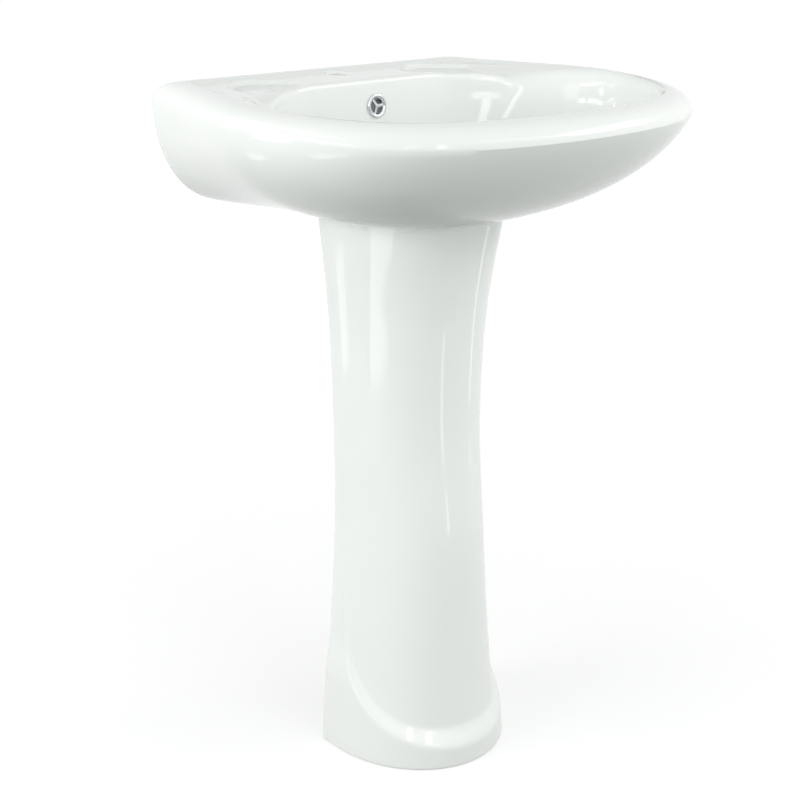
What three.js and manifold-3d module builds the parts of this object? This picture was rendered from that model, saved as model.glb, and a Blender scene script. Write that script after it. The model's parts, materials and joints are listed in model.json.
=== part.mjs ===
// Pedestal washbasin in glazed vitreous china: a D-shaped basin with a tap ledge and two soap
// hollows, standing on a hollow column, with its overflow cover, push-button waste and trap.
// Millimetres, +Z up. X runs along the wall, +Y points to the wall, the origin is on the floor
// under the middle of the basin.
import * as THREE from 'three';
import { mergeVertices } from 'three/addons/utils/BufferGeometryUtils.js';
import Module from 'manifold-3d';

const wasm = await Module();
wasm.setup();

// ---- Driving dimensions ------------------------------------------------------------------

// Basin, outside
const basinWidth = 560;
const basinDepth = 485;
const rimHeight = 816; // floor to the raised rim
const wallPanelWidth = 452; // flat back against the wall, at the rim
const wallPanelFootWidth = 302; // the same, at the underside
const widestFromWall = 247; // the widest section
const rearCorner = 18; // plan radius where the back turns into the sides
const rimRoll = 29; // rolled edge of sides and front, seen from above
const backRoll = 38; // rolled edge along the wall
const rimRollDrop = 22; // height of the roll
const frontDrop = 8; // the front rim lies this much under the rear
const flatDeck = 187; // the rim is level this far from the wall, and then falls to the front
const deckSink = 3.8; // the tap deck lies this much under the rim round it
const deckSinkRun = 70; // length over which it dies out towards the bowl's sides
const bodyDrop = 142; // rim to the underside
const underWidth = 166; // the underside's middle
const underFromFront = 164; // front rim to the underside's front edge
// Basin, inside
const rimWidth = 40; // outer edge to the bowl's wall, at sides and front
const bowlDepth = 133; // rim to the bowl's floor
const ledgeDepth = 133; // wall to the bowl, over the tap ledge
const ledgeHalfWidth = 92; // straight front edge of the tap ledge, each side of the middle
const bowlWidestFromWall = 272;
const lipDrop = 12; // rounded inner edge of the rim: height
const lipWidth = 10; // and width at sides and front
const ledgeLip = 6; // and width at the tap ledge
const china = 9; // wall thickness of the casting
const deckUnderside = 18; // rim to the casting's underside over the tap deck
const dishSpacing = 268; // soap hollows, middle to middle
const dishFromWall = 122;
const dishWidth = 116;
const dishLength = 142;
const dishDepth = 5;
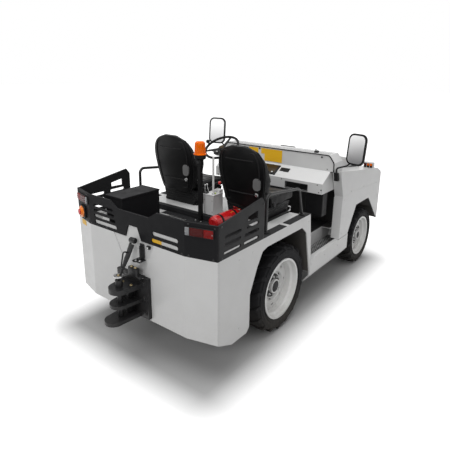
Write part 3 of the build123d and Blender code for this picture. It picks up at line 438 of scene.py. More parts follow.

|---|

Exercise instructions
Repeat the records exactly, including every line.

Solution to the problem
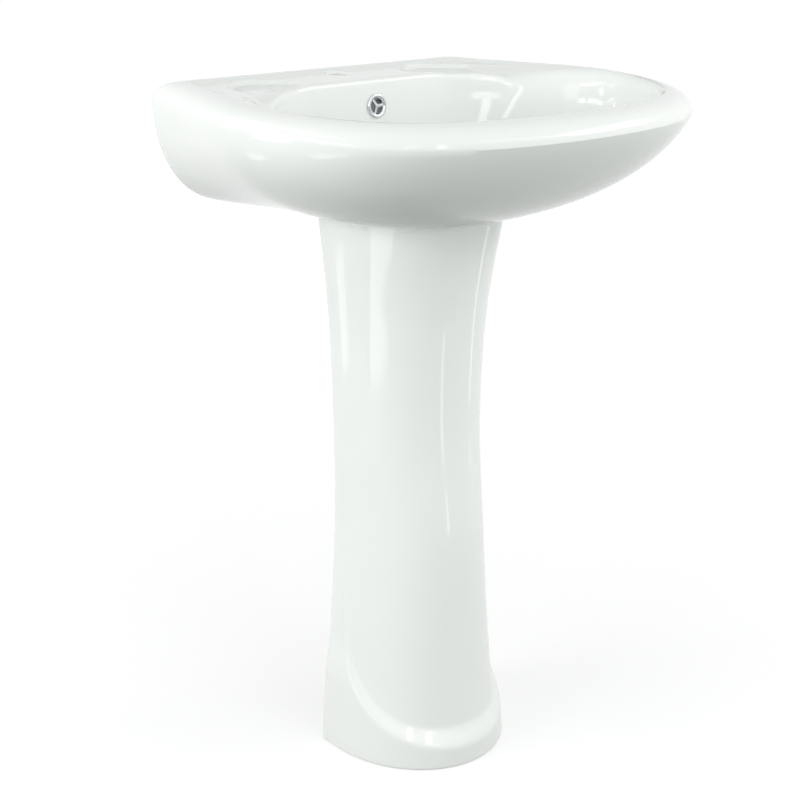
What three.js and manifold-3d module builds the parts of this object? This picture was rendered from that model, saved as model.glb, and a Blender scene script. Write that script after it. The model's parts, materials and joints are listed in model.json.
=== part.mjs ===
// Pedestal washbasin in glazed vitreous china: a D-shaped basin with a tap ledge and two soap
// hollows, standing on a hollow column, with its overflow cover, push-button waste and trap.
// Millimetres, +Z up. X runs along the wall, +Y points to the wall, the origin is on the floor
// under the middle of the basin.
import * as THREE from 'three';
import { mergeVertices } from 'three/addons/utils/BufferGeometryUtils.js';
import Module from 'manifold-3d';

const wasm = await Module();
wasm.setup();

// ---- Driving dimensions ------------------------------------------------------------------

// Basin, outside
const basinWidth = 560;
const basinDepth = 485;
const rimHeight = 816; // floor to the raised rim
const wallPanelWidth = 452; // flat back against the wall, at the rim
const wallPanelFootWidth = 302; // the same, at the underside
const widestFromWall = 247; // the widest section
const rearCorner = 18; // plan radius where the back turns into the sides
const rimRoll = 29; // rolled edge of sides and front, seen from above
const backRoll = 38; // rolled edge along the wall
const rimRollDrop = 22; // height of the roll
const frontDrop = 8; // the front rim lies this much under the rear
const flatDeck = 187; // the rim is level this far from the wall, and then falls to the front
const deckSink = 3.8; // the tap deck lies this much under the rim round it
const deckSinkRun = 70; // length over which it dies out towards the bowl's sides
const bodyDrop = 142; // rim to the underside
const underWidth = 166; // the underside's middle
const underFromFront = 164; // front rim to the underside's front edge
// Basin, inside
const rimWidth = 40; // outer edge to the bowl's wall, at sides and front
const bowlDepth = 133; // rim to the bowl's floor
const ledgeDepth = 133; // wall to the bowl, over the tap ledge
const ledgeHalfWidth = 92; // straight front edge of the tap ledge, each side of the middle
const bowlWidestFromWall = 272;
const lipDrop = 12; // rounded inner edge of the rim: height
const lipWidth = 10; // and width at sides and front
const ledgeLip = 6; // and width at the tap ledge
const china = 9; // wall thickness of the casting
const deckUnderside = 18; // rim to the casting's underside over the tap deck
const dishSpacing = 268; // soap hollows, middle to middle
const dishFromWall = 122;
const dishWidth = 116;
const dishLength = 142;
const dishDepth = 5;
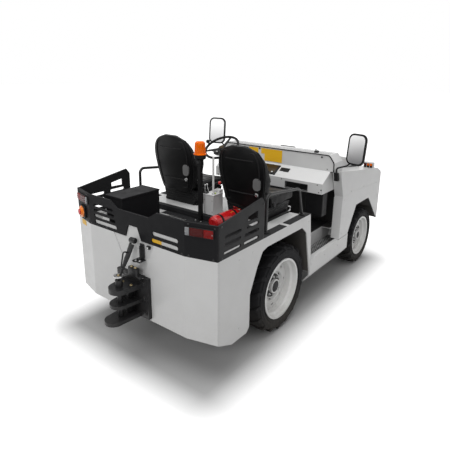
Write part 3 of the build123d and Blender code for this picture. It picks up at line 438 of scene.py. More parts follow.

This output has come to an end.